Structured object records:
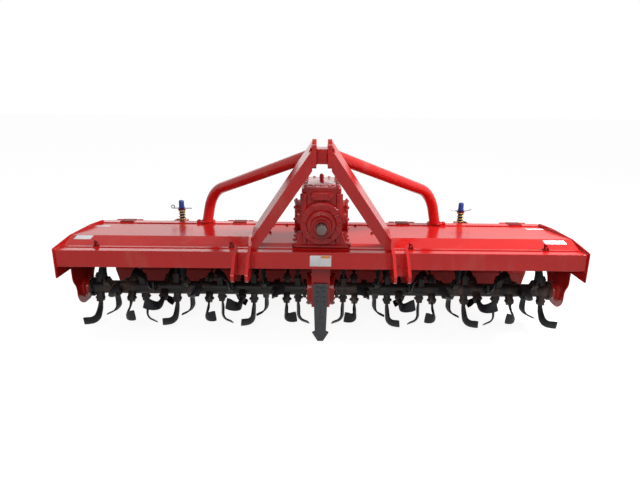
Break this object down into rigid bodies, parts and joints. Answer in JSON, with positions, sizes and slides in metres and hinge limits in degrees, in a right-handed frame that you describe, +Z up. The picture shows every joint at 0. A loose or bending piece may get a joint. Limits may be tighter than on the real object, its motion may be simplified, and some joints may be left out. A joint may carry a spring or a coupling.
{
  "type": "rotary tiller",
  "caption": "Tractor-mounted rotary tiller with a three-point hitch, centre gear drive, bladed rotor under a full-width deck and a sprung trailing board.",
  "frame": {"origin": "on the ground under the middle of the machine's box", "axes": "+X to the machine's left as its driver sees it, -Y towards the tractor, +Z up"},
  "size_m": [2.8, 0.98, 1.16],
  "materials": {
    "red_paint": "glossy red paint on welded sheet and tube",
    "board_paint": "glossy red paint, a shade darker",
    "casting_paint": "red paint on a cast surface",
    "hinge_paint": "dark red paint",
    "rod_guide_paint": "dark red paint",
    "rotor_steel": "black paint on tube and sockets",
    "blade_steel": "dark paint on forged blades",
    "tine_steel": "dark grey steel",
    "pto_steel": "machined steel, dulled",
    "blue_paint": "dark blue paint on the rods",
    "blue_cap": "blue plastic cap",
    "yellow_zinc": "yellow zinc on spring wire",
    "bright_zinc": "bright zinc"
  },
  "bodies": {
    "frame": {"front_beam": "red_paint", "left_end_plate": "red_paint", "right_end_plate": "red_paint", "left_rotor_bearing": "casting_paint", "right_rotor_bearing": "casting_paint", "left_side_deck": "red_paint", "right_side_deck": "red_paint", "centre_deck": "red_paint", "rear_rail": "red_paint", "left_inner_hitch_ear": "red_paint", "right_inner_hitch_ear": "red_paint", "left_outer_hitch_ear": "red_paint", "right_outer_hitch_ear": "red_paint", "left_hitch_back_plate": "red_paint", "right_hitch_back_plate": "red_paint", "left_mast_leg": "red_paint", "right_mast_leg": "red_paint", "left_top_link_ear": "red_paint", "right_top_link_ear": "red_paint", "mast_spacer": "red_paint", "left_rear_brace": "red_paint", "right_rear_brace": "red_paint", "left_brace_pad": "red_paint", "right_brace_pad": "red_paint", "gearbox_housing": "casting_paint", "gearbox_lid": "casting_paint", "breather_plug": "casting_paint", "left_gearbox_cover": "casting_paint", "right_gearbox_cover": "casting_paint", "input_flange": "casting_paint", "gear_leg": "casting_paint", "centre_tine": "tine_steel", "hinge_straps": "hinge_paint", "hinge_pins": "bright_zinc", "left_spring_bracket": "red_paint", "right_spring_bracket": "red_paint"},
    "rotor": {"left_rotor_shaft": "rotor_steel", "left_blade_sockets": "rotor_steel", "left_blades": "blade_steel", "right_rotor_shaft": "rotor_steel", "right_blade_sockets": "rotor_steel", "right_blades": "blade_steel"},
    "input_shaft": {"pto_shaft": "pto_steel"},
    "board": {"trailing_board": "board_paint", "board_stiffener": "board_paint", "left_eye_lug": "red_paint", "right_eye_lug": "red_paint"},
    "right_guide": {"right_rod_guide": "rod_guide_paint", "right_carrying_spring": "yellow_zinc", "right_pressure_spring": "yellow_zinc"},
    "right_rod": {"right_spring_rod": "blue_paint", "right_rod_cap": "blue_cap", "right_rod_clip": "bright_zinc"},
    "left_guide": {"left_rod_guide": "rod_guide_paint", "left_carrying_spring": "yellow_zinc", "left_pressure_spring": "yellow_zinc"},
    "left_rod": {"left_spring_rod": "blue_paint", "left_rod_cap": "blue_cap", "left_rod_clip": "bright_zinc"}
  },
  "joints": [
    {"name": "rotor_spin", "type": "hinge", "parent": "frame", "child": "rotor", "pos_m": [0, -0.013, 0.248], "axis": [1, 0, 0], "continuous": true},
    {"name": "input_spin", "type": "hinge", "parent": "frame", "child": "input_shaft", "pos_m": [0, -0.414, 0.712], "axis": [0, 1, 0], "continuous": true},
    {"name": "board_hinge", "type": "hinge", "parent": "frame", "child": "board", "pos_m": [0, 0.365, 0.556], "axis": [1, 0, 0], "range_deg": [0, 30], "stiffness_Nm_per_rad": 320, "springref_deg": -54.43},
    {"name": "left_rod_rock", "type": "hinge", "parent": "frame", "child": "left_guide", "pos_m": [0.92, 0.437, 0.535], "axis": [1, 0, 0], "range_deg": [0, 36.05]},
    {"name": "left_rod_slide", "type": "slide", "parent": "left_guide", "child": "left_rod", "axis": [0, 0, 1], "range_m": [0, 0.03323], "deforming": ["left_pressure_spring"]},
    {"name": "right_rod_rock", "type": "hinge", "parent": "frame", "child": "right_guide", "pos_m": [-0.92, 0.437, 0.535], "axis": [1, 0, 0], "range_deg": [0, 36.05]},
    {"name": "right_rod_slide", "type": "slide", "parent": "right_guide", "child": "right_rod", "axis": [0, 0, 1], "range_m": [0, 0.03323], "deforming": ["right_pressure_spring"]}
  ],
  "couplings": [
    {"joint": "input_spin", "follows": "rotor_spin", "ratio": -2.45},
    {"joint": "left_rod_rock", "follows": "board_hinge", "ratio": 1.2},
    {"joint": "left_rod_slide", "follows": "board_hinge", "m_per_rad": 0.06327},
    {"joint": "right_rod_rock", "follows": "board_hinge", "ratio": 1.2},
    {"joint": "right_rod_slide", "follows": "board_hinge", "m_per_rad": 0.06327}
  ]
}
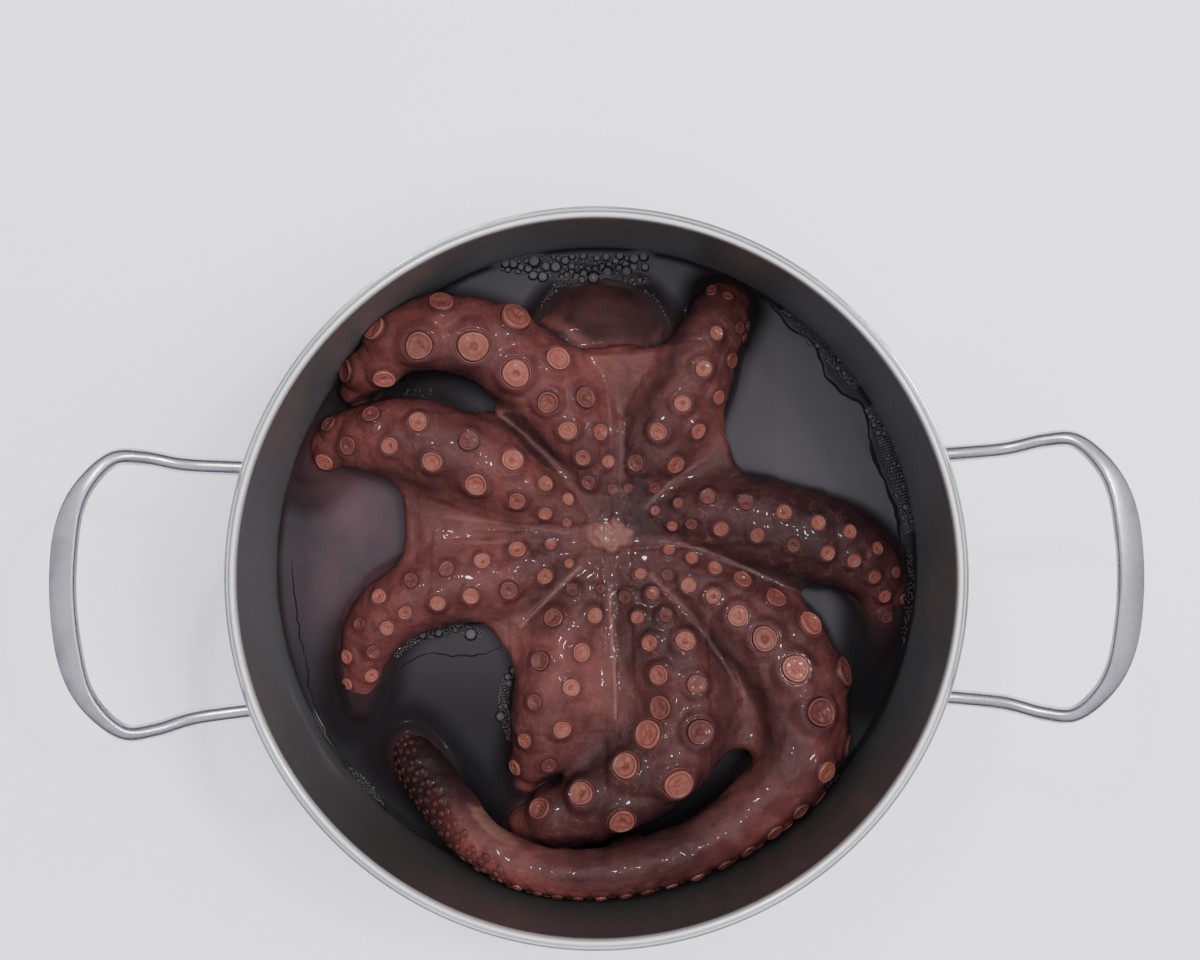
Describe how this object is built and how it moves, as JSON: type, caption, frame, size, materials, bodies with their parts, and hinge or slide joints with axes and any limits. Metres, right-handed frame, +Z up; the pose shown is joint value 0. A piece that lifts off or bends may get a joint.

Instructions to follow
Look over the records above and copy each line that includes the string "joints".

Output for this exercise
Break this object down into rigid bodies, parts and joints. Answer in JSON, with positions, sizes and slides in metres and hinge limits in degrees, in a right-handed frame that you describe, +Z up. The picture shows every joint at 0. A loose or bending piece may get a joint. Limits may be tighter than on the real object, its motion may be simplified, and some joints may be left out. A joint may carry a spring or a coupling.
  "joints": [
Describe how this object is built and how it moves, as JSON: type, caption, frame, size, materials, bodies with their parts, and hinge or slide joints with axes and any limits. Metres, right-handed frame, +Z up; the pose shown is joint value 0. A piece that lifts off or bends may get a joint.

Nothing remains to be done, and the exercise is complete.